--- SOURCE MATERIAL ---

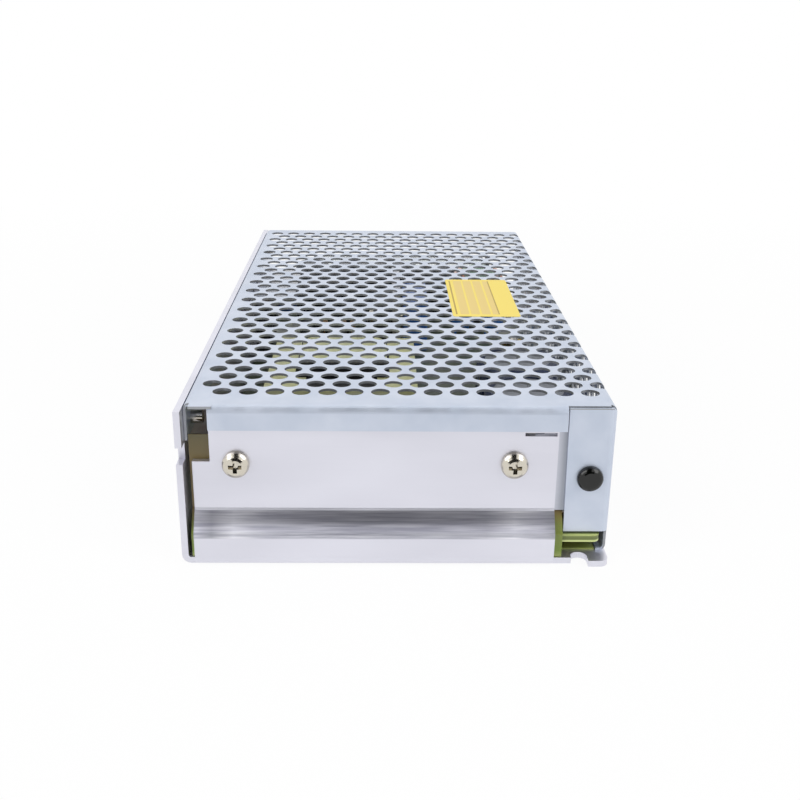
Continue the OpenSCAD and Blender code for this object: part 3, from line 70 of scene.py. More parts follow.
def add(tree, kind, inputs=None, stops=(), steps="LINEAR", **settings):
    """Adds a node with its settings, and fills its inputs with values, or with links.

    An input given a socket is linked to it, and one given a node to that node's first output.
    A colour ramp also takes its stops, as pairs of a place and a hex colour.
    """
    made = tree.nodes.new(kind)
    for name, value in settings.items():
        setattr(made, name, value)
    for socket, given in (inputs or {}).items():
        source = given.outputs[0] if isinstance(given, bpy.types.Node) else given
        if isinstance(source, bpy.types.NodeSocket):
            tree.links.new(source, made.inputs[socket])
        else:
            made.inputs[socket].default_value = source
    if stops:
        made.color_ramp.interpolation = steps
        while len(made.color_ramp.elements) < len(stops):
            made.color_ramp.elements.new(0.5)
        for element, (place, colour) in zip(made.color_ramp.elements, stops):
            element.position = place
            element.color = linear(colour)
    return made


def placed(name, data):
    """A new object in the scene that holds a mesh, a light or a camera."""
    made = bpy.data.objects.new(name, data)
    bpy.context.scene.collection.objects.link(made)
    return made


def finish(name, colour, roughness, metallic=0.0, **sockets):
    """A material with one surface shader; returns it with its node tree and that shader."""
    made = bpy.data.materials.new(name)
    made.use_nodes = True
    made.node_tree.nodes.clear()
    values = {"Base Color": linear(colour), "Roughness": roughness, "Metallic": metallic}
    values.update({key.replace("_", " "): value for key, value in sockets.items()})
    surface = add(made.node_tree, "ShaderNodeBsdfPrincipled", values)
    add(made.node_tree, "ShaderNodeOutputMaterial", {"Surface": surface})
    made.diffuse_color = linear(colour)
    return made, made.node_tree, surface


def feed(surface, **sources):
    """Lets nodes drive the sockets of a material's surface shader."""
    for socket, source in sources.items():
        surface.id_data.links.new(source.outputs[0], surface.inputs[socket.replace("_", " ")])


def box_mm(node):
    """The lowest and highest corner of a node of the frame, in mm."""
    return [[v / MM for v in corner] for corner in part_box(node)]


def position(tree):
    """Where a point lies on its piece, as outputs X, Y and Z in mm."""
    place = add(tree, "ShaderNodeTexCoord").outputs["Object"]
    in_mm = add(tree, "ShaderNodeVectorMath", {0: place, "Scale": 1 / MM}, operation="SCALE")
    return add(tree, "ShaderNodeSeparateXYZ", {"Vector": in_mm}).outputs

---

- WORK TO DO -
Set down, exactly as written, each line of the data from its opening line through the one containing "or with links.". Output nothing more.

- CORRECT OUTPUT -
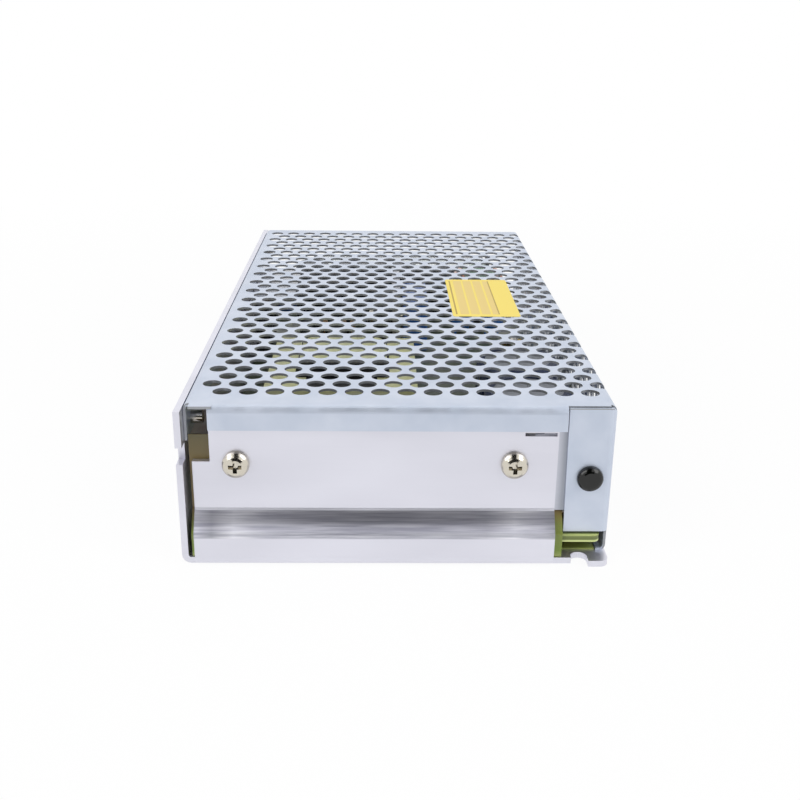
Continue the OpenSCAD and Blender code for this object: part 3, from line 70 of scene.py. More parts follow.
def add(tree, kind, inputs=None, stops=(), steps="LINEAR", **settings):
    """Adds a node with its settings, and fills its inputs with values, or with links.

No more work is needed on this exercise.